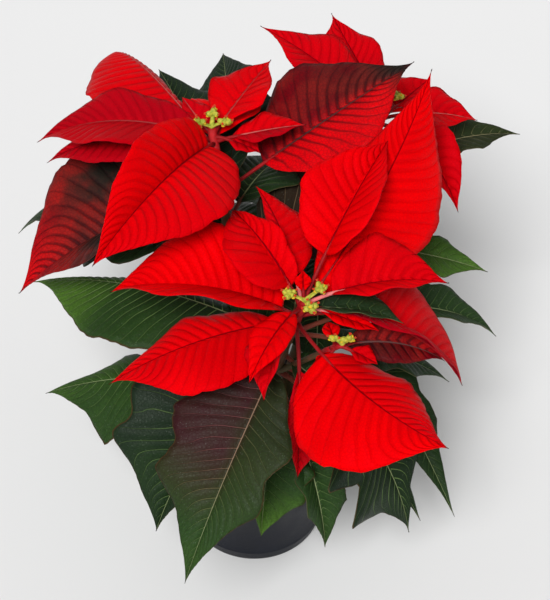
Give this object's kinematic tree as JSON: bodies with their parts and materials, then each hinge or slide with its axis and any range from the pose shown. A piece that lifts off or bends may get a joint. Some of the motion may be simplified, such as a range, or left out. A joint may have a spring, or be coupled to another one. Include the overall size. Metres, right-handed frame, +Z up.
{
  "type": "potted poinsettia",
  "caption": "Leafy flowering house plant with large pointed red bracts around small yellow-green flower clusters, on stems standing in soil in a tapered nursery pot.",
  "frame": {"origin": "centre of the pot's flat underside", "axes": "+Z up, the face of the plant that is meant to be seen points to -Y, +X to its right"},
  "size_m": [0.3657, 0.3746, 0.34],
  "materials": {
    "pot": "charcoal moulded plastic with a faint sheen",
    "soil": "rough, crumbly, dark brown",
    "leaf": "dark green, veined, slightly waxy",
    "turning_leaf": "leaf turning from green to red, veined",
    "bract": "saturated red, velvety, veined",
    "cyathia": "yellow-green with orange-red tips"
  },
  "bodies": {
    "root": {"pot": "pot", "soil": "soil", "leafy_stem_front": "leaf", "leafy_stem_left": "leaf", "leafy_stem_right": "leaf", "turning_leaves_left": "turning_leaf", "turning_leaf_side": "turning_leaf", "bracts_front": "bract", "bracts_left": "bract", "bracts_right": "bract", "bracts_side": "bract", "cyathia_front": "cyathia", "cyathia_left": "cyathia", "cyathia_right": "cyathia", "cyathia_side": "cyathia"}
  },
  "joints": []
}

--

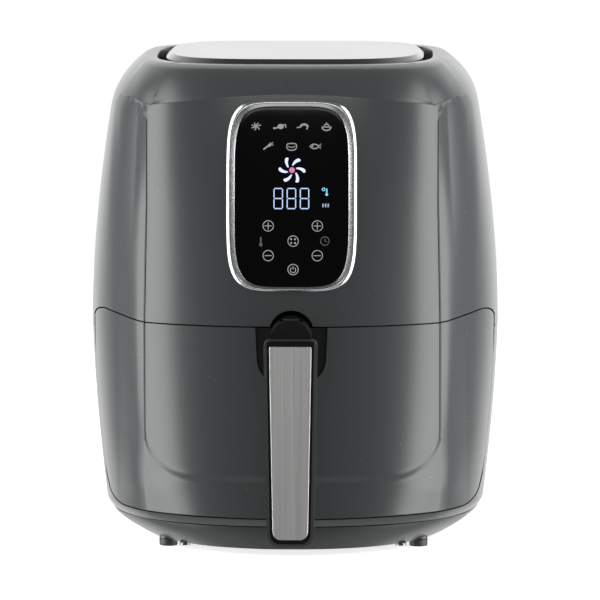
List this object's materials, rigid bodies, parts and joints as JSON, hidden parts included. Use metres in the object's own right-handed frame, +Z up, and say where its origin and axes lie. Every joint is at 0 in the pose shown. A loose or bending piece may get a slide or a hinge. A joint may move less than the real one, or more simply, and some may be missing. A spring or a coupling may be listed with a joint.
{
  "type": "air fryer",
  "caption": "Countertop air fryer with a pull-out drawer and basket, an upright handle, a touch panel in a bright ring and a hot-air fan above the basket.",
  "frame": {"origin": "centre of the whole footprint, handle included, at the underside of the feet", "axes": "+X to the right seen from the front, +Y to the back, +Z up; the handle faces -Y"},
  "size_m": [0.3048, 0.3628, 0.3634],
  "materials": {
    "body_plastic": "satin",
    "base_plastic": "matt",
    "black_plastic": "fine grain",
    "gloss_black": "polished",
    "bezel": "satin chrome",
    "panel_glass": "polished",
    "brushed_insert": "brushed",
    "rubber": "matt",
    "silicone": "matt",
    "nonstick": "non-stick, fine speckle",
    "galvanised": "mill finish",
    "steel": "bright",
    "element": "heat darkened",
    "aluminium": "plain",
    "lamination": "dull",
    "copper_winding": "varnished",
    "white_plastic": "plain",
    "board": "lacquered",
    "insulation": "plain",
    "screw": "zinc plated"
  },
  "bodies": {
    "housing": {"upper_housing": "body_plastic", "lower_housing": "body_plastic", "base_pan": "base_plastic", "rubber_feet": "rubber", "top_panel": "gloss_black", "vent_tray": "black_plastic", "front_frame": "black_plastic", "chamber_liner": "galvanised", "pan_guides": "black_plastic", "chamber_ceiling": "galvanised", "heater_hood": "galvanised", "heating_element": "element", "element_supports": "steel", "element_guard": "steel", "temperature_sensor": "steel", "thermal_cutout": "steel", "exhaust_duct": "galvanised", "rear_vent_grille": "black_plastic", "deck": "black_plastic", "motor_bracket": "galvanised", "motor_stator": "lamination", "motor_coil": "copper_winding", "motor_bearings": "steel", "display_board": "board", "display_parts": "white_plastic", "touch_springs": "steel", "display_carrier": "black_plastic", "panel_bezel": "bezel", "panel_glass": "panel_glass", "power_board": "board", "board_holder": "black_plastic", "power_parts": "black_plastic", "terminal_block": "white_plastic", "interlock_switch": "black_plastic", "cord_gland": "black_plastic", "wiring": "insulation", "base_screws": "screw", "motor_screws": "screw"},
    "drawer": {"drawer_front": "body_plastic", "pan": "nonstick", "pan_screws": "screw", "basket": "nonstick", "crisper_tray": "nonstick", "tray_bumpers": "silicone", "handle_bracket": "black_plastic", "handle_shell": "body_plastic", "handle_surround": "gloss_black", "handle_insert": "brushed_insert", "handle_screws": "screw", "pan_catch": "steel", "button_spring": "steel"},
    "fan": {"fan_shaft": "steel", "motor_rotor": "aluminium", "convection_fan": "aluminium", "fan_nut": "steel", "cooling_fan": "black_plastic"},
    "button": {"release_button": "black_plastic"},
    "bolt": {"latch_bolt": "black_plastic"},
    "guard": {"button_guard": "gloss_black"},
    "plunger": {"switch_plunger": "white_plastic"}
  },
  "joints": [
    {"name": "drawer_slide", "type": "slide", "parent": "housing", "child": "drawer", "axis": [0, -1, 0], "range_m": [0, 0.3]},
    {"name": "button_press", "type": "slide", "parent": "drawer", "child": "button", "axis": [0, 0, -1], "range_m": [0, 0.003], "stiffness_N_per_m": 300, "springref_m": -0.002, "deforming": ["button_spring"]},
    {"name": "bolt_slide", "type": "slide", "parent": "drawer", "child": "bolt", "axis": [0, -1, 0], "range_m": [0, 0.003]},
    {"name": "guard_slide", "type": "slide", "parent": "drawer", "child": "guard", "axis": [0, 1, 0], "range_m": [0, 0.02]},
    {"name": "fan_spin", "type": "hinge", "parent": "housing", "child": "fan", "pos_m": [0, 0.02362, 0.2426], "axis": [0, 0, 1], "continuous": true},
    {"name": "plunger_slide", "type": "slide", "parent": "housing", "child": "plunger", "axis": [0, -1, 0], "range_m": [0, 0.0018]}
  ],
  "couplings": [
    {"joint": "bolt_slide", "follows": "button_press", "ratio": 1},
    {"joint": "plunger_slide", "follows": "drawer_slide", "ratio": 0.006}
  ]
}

* * *

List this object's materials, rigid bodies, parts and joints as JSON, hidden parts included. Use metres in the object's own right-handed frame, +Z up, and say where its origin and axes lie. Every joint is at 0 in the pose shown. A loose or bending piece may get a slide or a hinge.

- [GIVEN TASK]
In the data above, tally the lines holding "origin" and answer with the figure only.

- [ANSWER TO THIS EXERCISE]
4